The notation I am using is directly from the book Nocedal & Wright – Numerical Optimization. I am not able to find a full derivation of this anywhere, everything written above is all that Nocedal/Wright has in regards to this topic. For a reference, this is in chapter 6 – Quasi Newton Methods, of their newest/2nd edition.

All links I have tried to google and other books also have no full derivation. I am not able to find anything more thorough than Nocedal & Wright however they still don't have a derivation. Thanks

Best Answer

I'll outline the major steps. See the explanations and answers to the comments below.
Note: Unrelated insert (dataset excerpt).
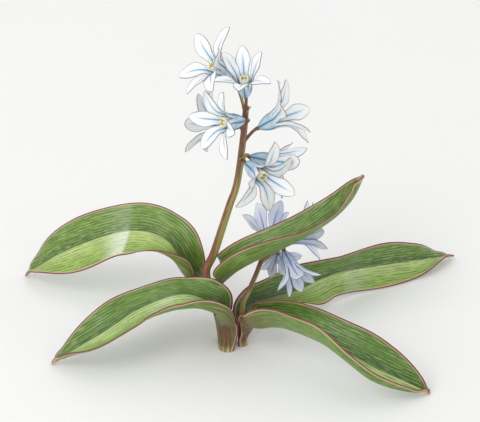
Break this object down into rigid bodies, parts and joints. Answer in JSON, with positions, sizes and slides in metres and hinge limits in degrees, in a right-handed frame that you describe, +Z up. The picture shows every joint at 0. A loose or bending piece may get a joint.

Introduce some notations $$ \hat H=W^{1/2}HW^{1/2},\quad \hat H_k=W^{1/2}H_kW^{1/2},\quad \hat s_k=W^{1/2}s_k,\quad \hat y_k=W^{-1/2}y_k.\tag{1} $$ Then the problem becomes $$ \min\|\hat H_k-\hat H\|_F\quad\text{subject to }\hat H\hat y_k=\hat y_k\ (=\hat s_k). $$
To use the fact that $\hat y_k$ is the eigenvector of $\hat H$, let us introduce the new orthonormal basis $$ U=[u\ |\ u_\bot] $$ where $u$ is the normalized $\hat y_k$, i.e. $$u=\frac{\hat y_k}{\|\hat y_k\|}\tag{2},$$ and $u_\bot$ is any ON-complement to $u$. Since the Frobenius norm is unitary invariant (as it is the sum of squares of the singular values) we have $$ \|\hat H_k-\hat H\|_F=\|U^T\hat H_kU-U^T\hat HU\|_F= \left\|\begin{bmatrix}\color{blue}* & \color{blue}*\\\color{blue}* & \color{red}*\end{bmatrix}-\begin{bmatrix}\color{blue}1 & \color{blue}0\\\color{blue}0 & \color{red}*\end{bmatrix}\right\|_F. $$ The blue part cannot be affected by optimization, and to minimize the Frobenius norm, it is clear that we should make the red part become zero, that is, the optimal solution satisfies $$ \color{red}{u_\bot^T\hat Hu_\bot}=\color{red}{u_\bot^T\hat H_ku_\bot}. $$ It gives the optimal solution to be $$ \hat H=U\begin{bmatrix}\color{blue}1 & \color{blue}0\\\color{blue}0 & \color{red}{u_\bot^T\hat H_ku_\bot}\end{bmatrix}U^T. $$
To write it more explicitly $$ \hat H=\begin{bmatrix}u & u_\bot\end{bmatrix}\begin{bmatrix}1 & 0\\0 & u_\bot^T\hat H_ku_\bot\end{bmatrix}\begin{bmatrix}u^T \\ u_\bot^T\end{bmatrix}=uu^T+u_\bot u_\bot^T\hat H_ku_\bot u_\bot^T= uu^T+(I-uu^T)\hat H_k(I-uu^T) $$ where we used the following representation of the projection operator to the complement of $u$ $$ u_\bot u_\bot^T=I-uu^T. $$
Changing variables back to the original ones (1), (2) is straightforward.

Explanations:

Step 1. The convenience for $\hat H$ and $\hat H_k$ comes directly from the problem $$ \min\|\underbrace{W^{1/2}H_kW^{1/2}}_{\hat H_k}-\underbrace{W^{1/2}HW^{1/2}}_{\hat H}\|_F. $$ Then we have to rewrite the data too \begin{align} Hy_k=s_k\quad&\Leftrightarrow\quad \underbrace{\color{blue}{W^{1/2}}H\color{red}{W^{1/2}}}_{\hat H}\underbrace{\color{red}{W^{-1/2}}y_k}_{\hat y_k}=\underbrace{\color{blue}{W^{1/2}}s_k}_{\hat s_k},\\ Ws_k=y_k\quad&\Leftrightarrow\quad \underbrace{\color{red}{W^{-1/2}}Ws_k}_{\hat s_k}=\underbrace{\color{red}{W^{-1/2}}y_k}_{\hat y_k}. \end{align} Thus, $\hat H\hat y_k=\hat y_k$. It is also equal to $\hat s_k$.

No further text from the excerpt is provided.